JSON records of objects:
.....
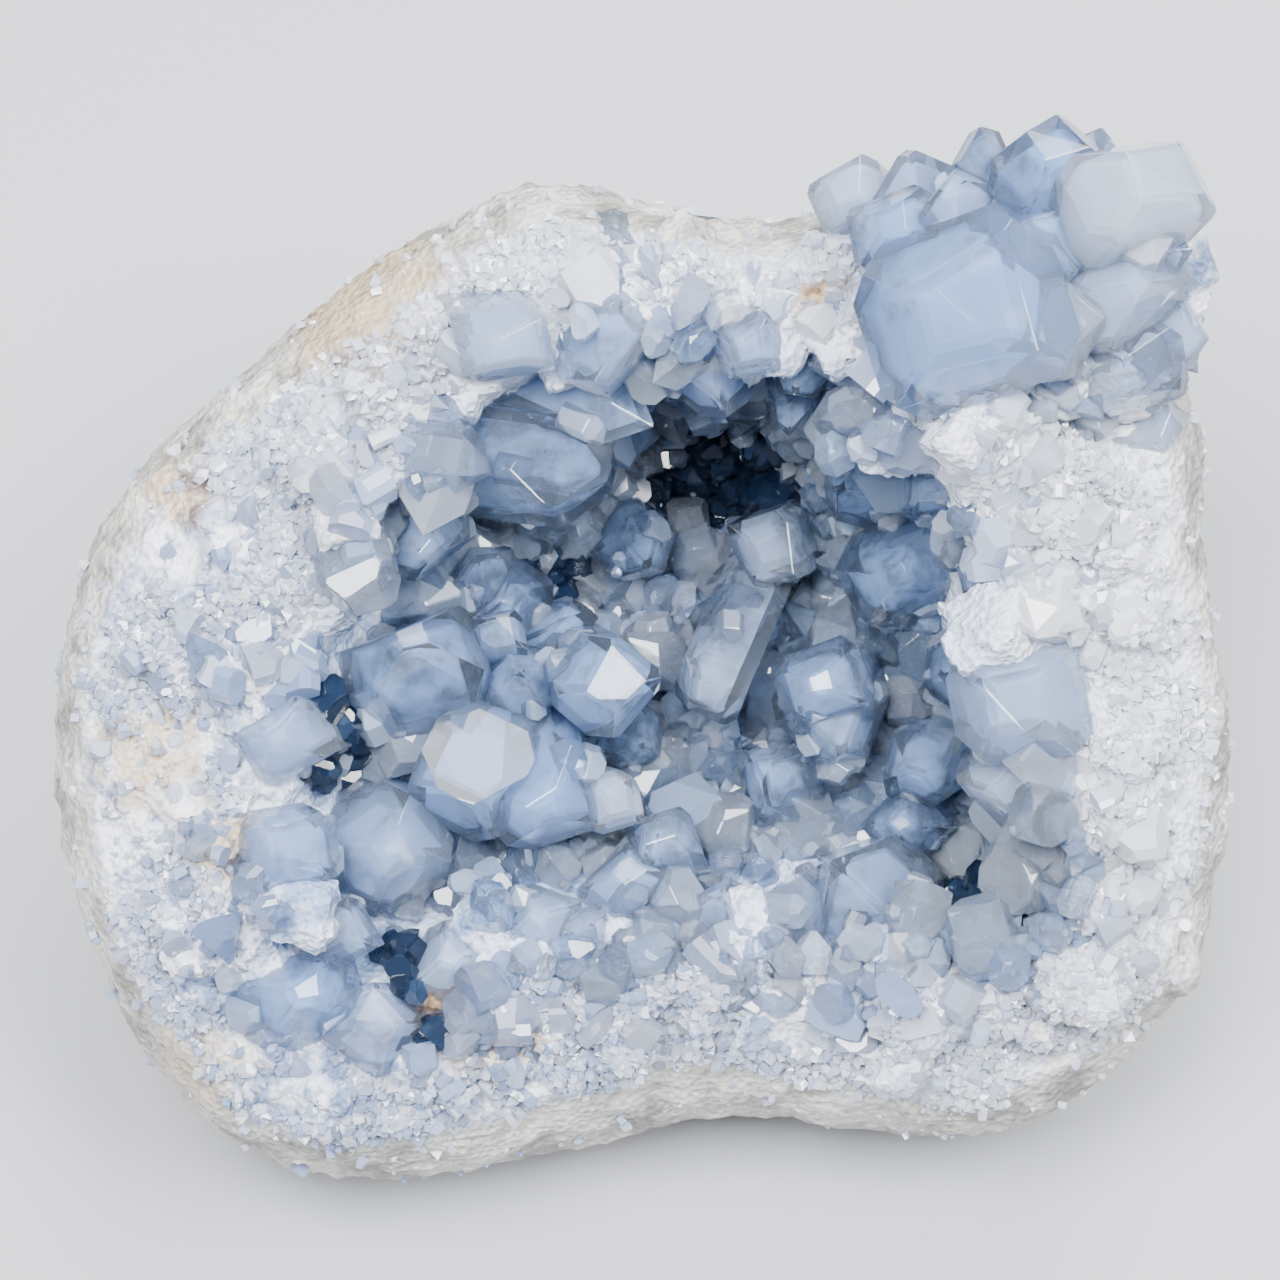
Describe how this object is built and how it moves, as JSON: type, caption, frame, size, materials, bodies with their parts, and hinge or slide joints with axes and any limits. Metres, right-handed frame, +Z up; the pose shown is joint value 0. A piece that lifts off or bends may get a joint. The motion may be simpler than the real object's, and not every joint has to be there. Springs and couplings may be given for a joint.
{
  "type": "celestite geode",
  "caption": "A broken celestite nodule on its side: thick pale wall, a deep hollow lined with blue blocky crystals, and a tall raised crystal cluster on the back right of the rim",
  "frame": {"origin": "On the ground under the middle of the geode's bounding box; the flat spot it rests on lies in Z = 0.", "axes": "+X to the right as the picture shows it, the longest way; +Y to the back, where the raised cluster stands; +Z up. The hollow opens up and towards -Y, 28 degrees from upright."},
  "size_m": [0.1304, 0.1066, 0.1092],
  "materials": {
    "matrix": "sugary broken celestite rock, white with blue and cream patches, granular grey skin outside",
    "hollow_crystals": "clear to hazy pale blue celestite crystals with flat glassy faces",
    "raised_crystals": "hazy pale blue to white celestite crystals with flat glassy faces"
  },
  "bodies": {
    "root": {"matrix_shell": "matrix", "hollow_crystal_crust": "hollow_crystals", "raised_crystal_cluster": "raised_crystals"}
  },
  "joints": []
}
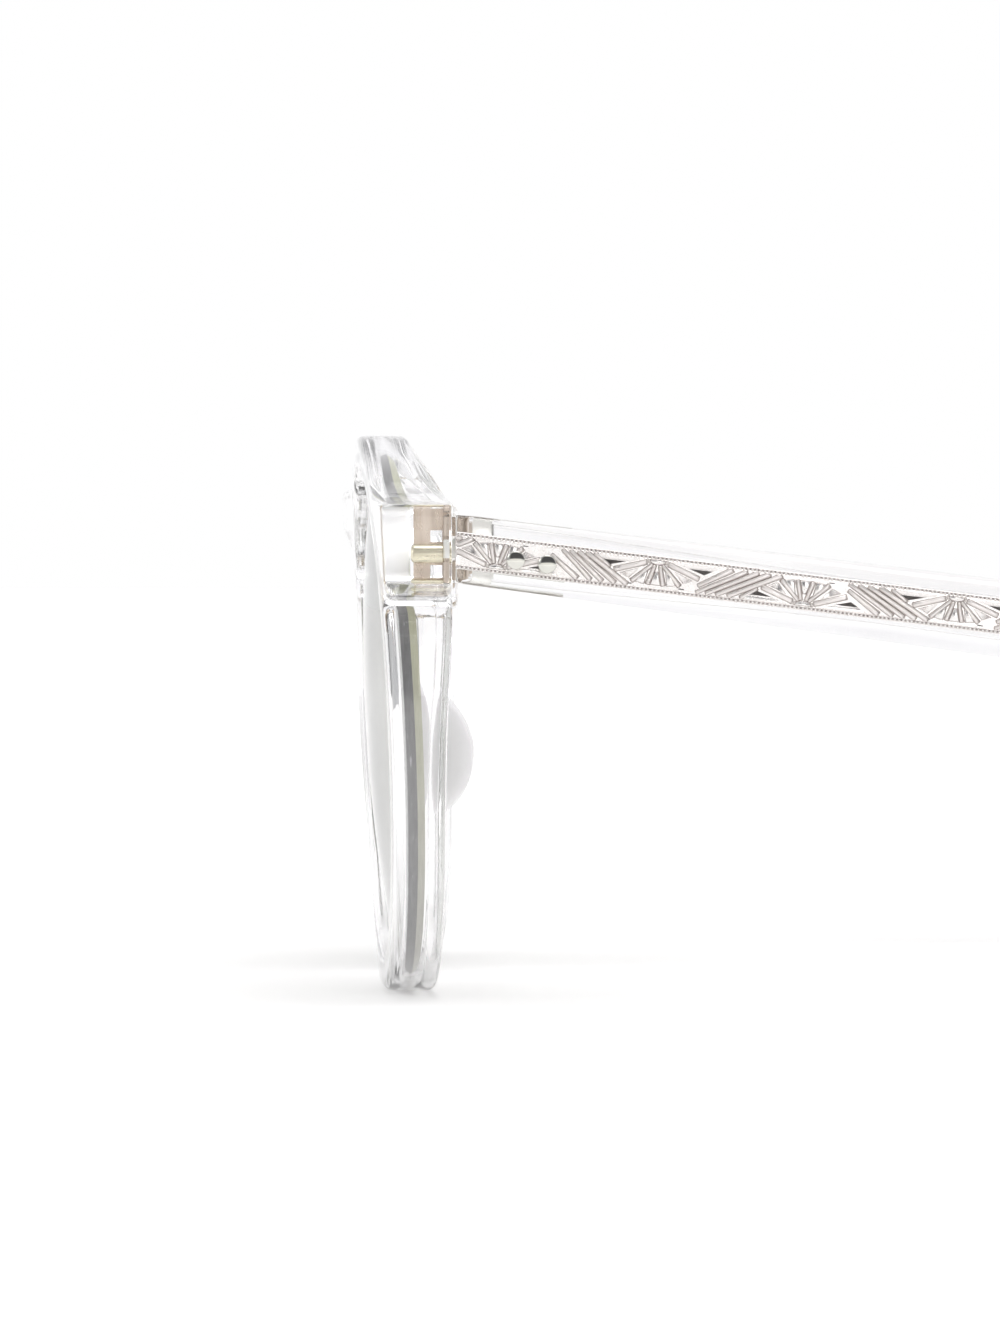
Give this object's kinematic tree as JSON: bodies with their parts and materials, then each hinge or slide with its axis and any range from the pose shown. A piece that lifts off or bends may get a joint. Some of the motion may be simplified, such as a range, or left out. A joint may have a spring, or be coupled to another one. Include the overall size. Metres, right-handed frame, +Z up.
.....
WRITTEN REQUEST:
Extract each entry in full and write it down exactly.

WRITTEN RESPONSE:
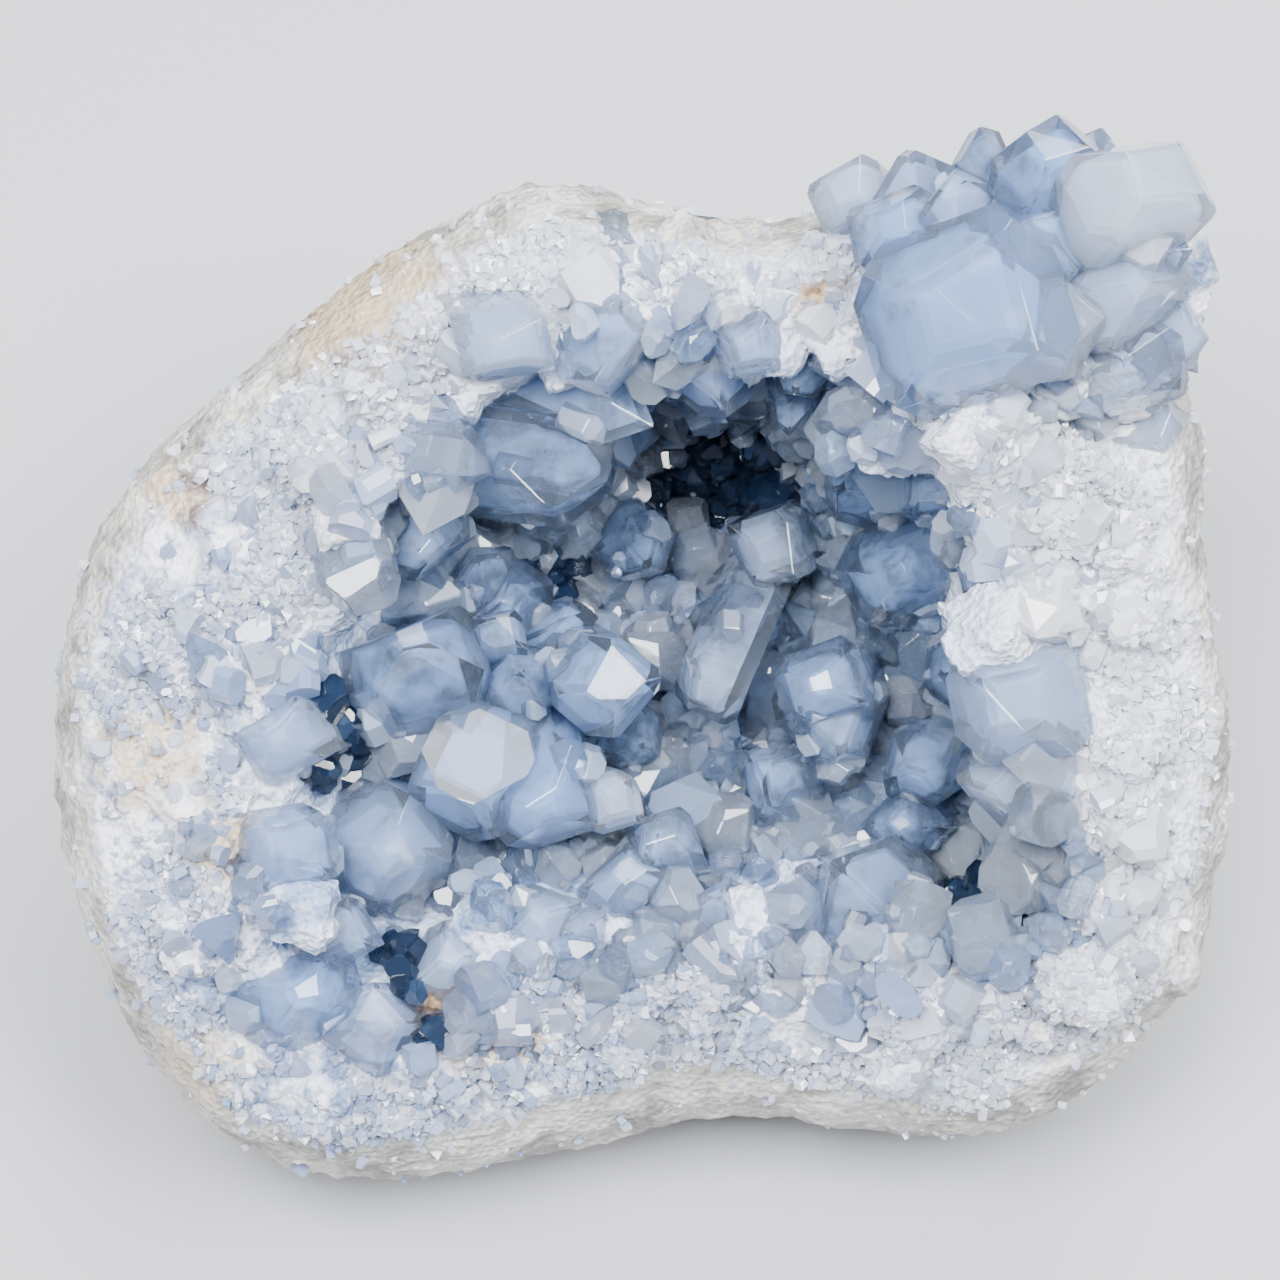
Describe how this object is built and how it moves, as JSON: type, caption, frame, size, materials, bodies with their parts, and hinge or slide joints with axes and any limits. Metres, right-handed frame, +Z up; the pose shown is joint value 0. A piece that lifts off or bends may get a joint. The motion may be simpler than the real object's, and not every joint has to be there. Springs and couplings may be given for a joint.
{
  "type": "celestite geode",
  "caption": "A broken celestite nodule on its side: thick pale wall, a deep hollow lined with blue blocky crystals, and a tall raised crystal cluster on the back right of the rim",
  "frame": {"origin": "On the ground under the middle of the geode's bounding box; the flat spot it rests on lies in Z = 0.", "axes": "+X to the right as the picture shows it, the longest way; +Y to the back, where the raised cluster stands; +Z up. The hollow opens up and towards -Y, 28 degrees from upright."},
  "size_m": [0.1304, 0.1066, 0.1092],
  "materials": {
    "matrix": "sugary broken celestite rock, white with blue and cream patches, granular grey skin outside",
    "hollow_crystals": "clear to hazy pale blue celestite crystals with flat glassy faces",
    "raised_crystals": "hazy pale blue to white celestite crystals with flat glassy faces"
  },
  "bodies": {
    "root": {"matrix_shell": "matrix", "hollow_crystal_crust": "hollow_crystals", "raised_crystal_cluster": "raised_crystals"}
  },
  "joints": []
}
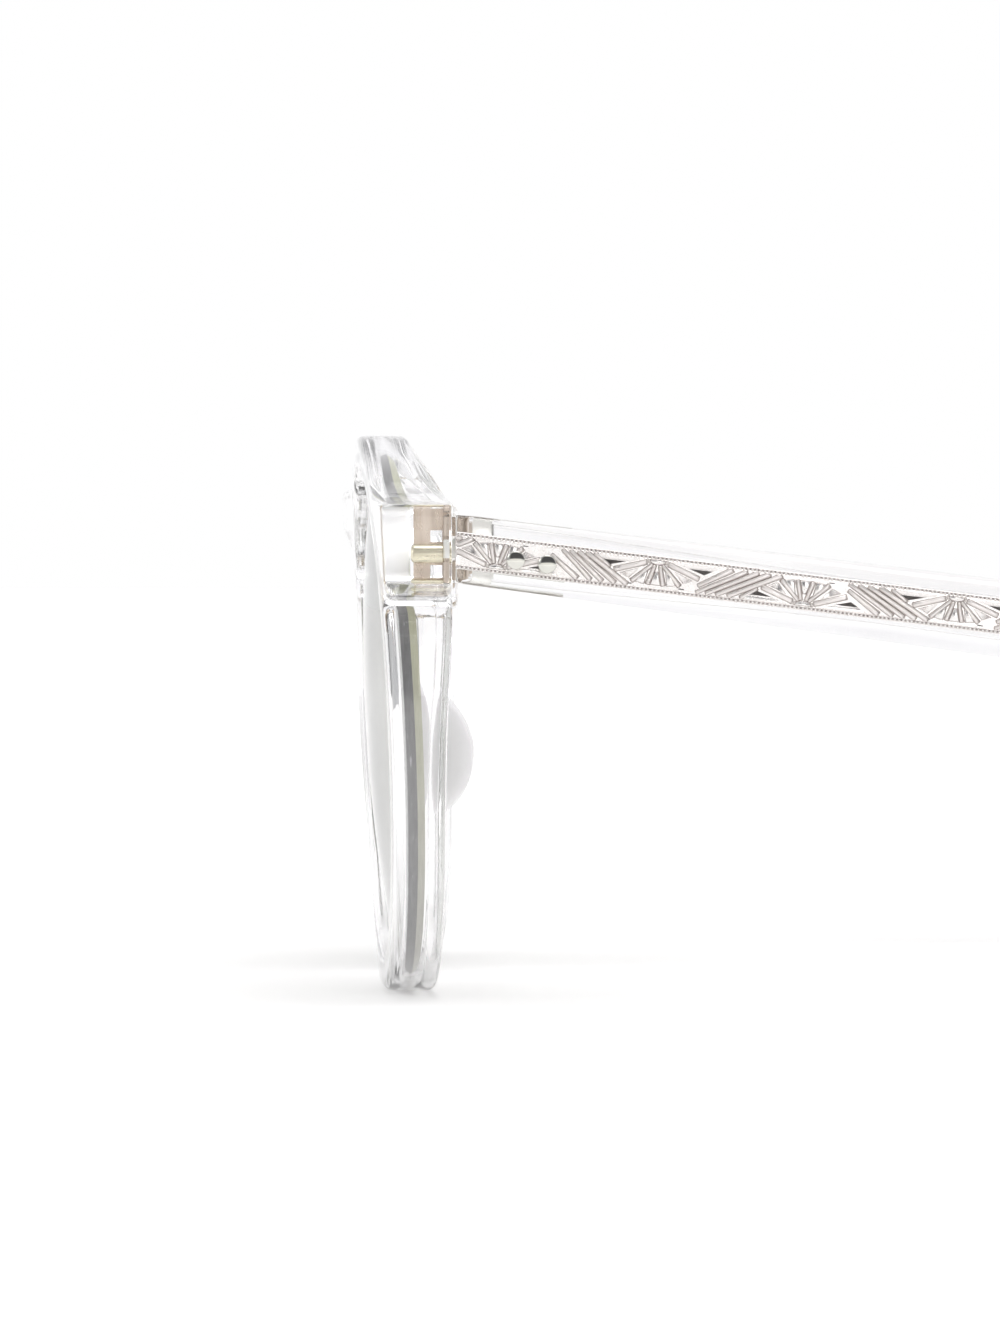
Give this object's kinematic tree as JSON: bodies with their parts and materials, then each hinge or slide with its axis and any range from the pose shown. A piece that lifts off or bends may get a joint. Some of the motion may be simplified, such as a range, or left out. A joint may have a spring, or be coupled to another one. Include the overall size. Metres, right-handed frame, +Z up.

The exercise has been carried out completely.